Chand has plenty of catching up to do, if she has to aim for the sprints qualification mark of 11.32 s for 100 m and 23.20s for the 200m when looking ahead to Rio having battled the hyperandrogenism regulations. “We want to stich up the logistics together so she can make up for lost time and try and qualify for the Olympics next year,” Maneesh Bahuguna, Anglian CEO, said. “It was a huge setback for Dutee after the Commonwealth Games, and she’s not currently in striking range of the qualification marks. But we are confident that if anyone can qualify it is Dutee. But she should get started immediately and we are looking for well-wishers who will help her in this journey and help us give her the best training facilities and a shot at qualification,” he added.

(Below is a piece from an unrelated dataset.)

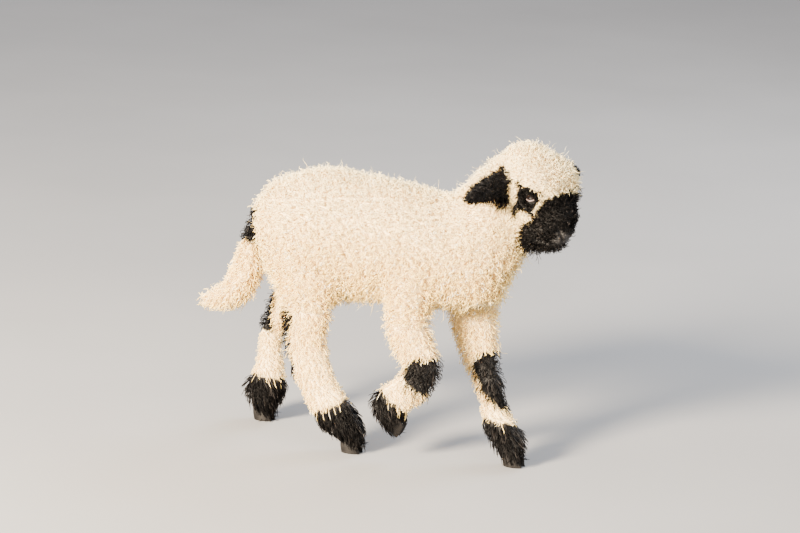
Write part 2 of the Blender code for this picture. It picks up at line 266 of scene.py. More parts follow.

Dutee Chand is said to have been keen on training abroad, but insisting that long-time coach N Ramesh travel with her at all times. “Her individual coaching costs can come to Rs 3.5 lacs, and will include the ground facilities, a coach, physio as well as boarding-lodging.” The accompanying coach would take it upto Rs 6 lac.
Another alternative being explored is Jamaica, home to some of the world’s best sprinters currently.
Chand’s progression has gone from 12.5 to 12.0 to 11.89 to 11.80 to 11.7 to 11.6 in her u-16, and her personal best of 11.62 came at Donetsk in 2013 (200 m, she clocked 23.73 at Ranchi the same year.) Indian women have scarcely, if ever, qualified for the marquee sprints at the highest stage of competition, but Dutee Chand’s progress had been encouraging, till the hyperandrogenism test skidded her progress just prior to the Commonwealth Games last year.
Through the testing times of last year when she went about brooding over her future at Bhusaval through railway TC training and then prepping herself to argue the case at Lausanne, athletics had taken a backseat.